Aside from encouraging diversity, Microsoft adopts a flexible policy on billing practices in the UK.
“We are not dead against [the billable hour], but it is about value,” Tayyip explains. “We sometimes use alternative billing arrangements such as discounted volume or blended rates as opposed to the fee earner rate multiplied by the number of hours worked. We have to work with non-stop increases, but how long can they be sustained?”
And despite the fact that both Microsoft’s external and internal lawyers are able to exert a considerable amount of influence over the business, Tayyip still believes that the legal function has more of a role to play at board level.

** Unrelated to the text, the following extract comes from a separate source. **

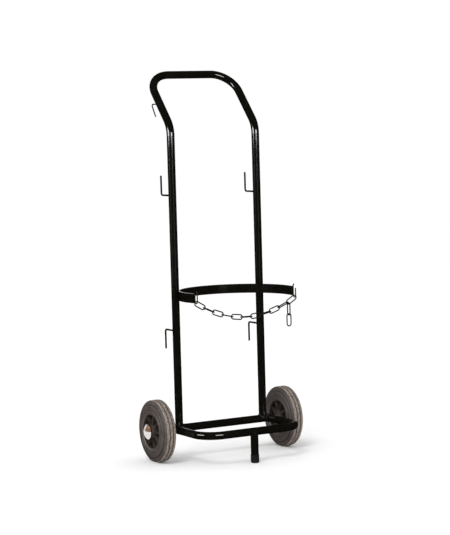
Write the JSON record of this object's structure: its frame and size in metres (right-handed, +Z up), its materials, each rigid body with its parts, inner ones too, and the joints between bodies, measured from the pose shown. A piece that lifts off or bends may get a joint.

He strongly believes that general counsel have important skill-sets and perpsectives to bring to the boardroom table. “If they [the board] see value – whether the general counsel is technically on the board or not is neither here or there. General counsel should be used as a strategic sounding board and featured in board decisions. In essence, it is about substance and not form.”
Nevertheless, while Tayyip believes the role of general counsel has developed substantially in the UK in recent years, he concedes there is still a long way to go before in-house lawyers match the profile of their US counterparts.
He says: “A lot of it is to do with the evolution of the profession in different jurisdictions. The history of the in-house legal profession goes back further in the US and it is held in higher esteem by business clients.”
However, he certainly has no regrets about his career path. He comments: “I was concerned about being pigeonholed when I was in private practice but I feel I made the absolute right decision to move in-house.”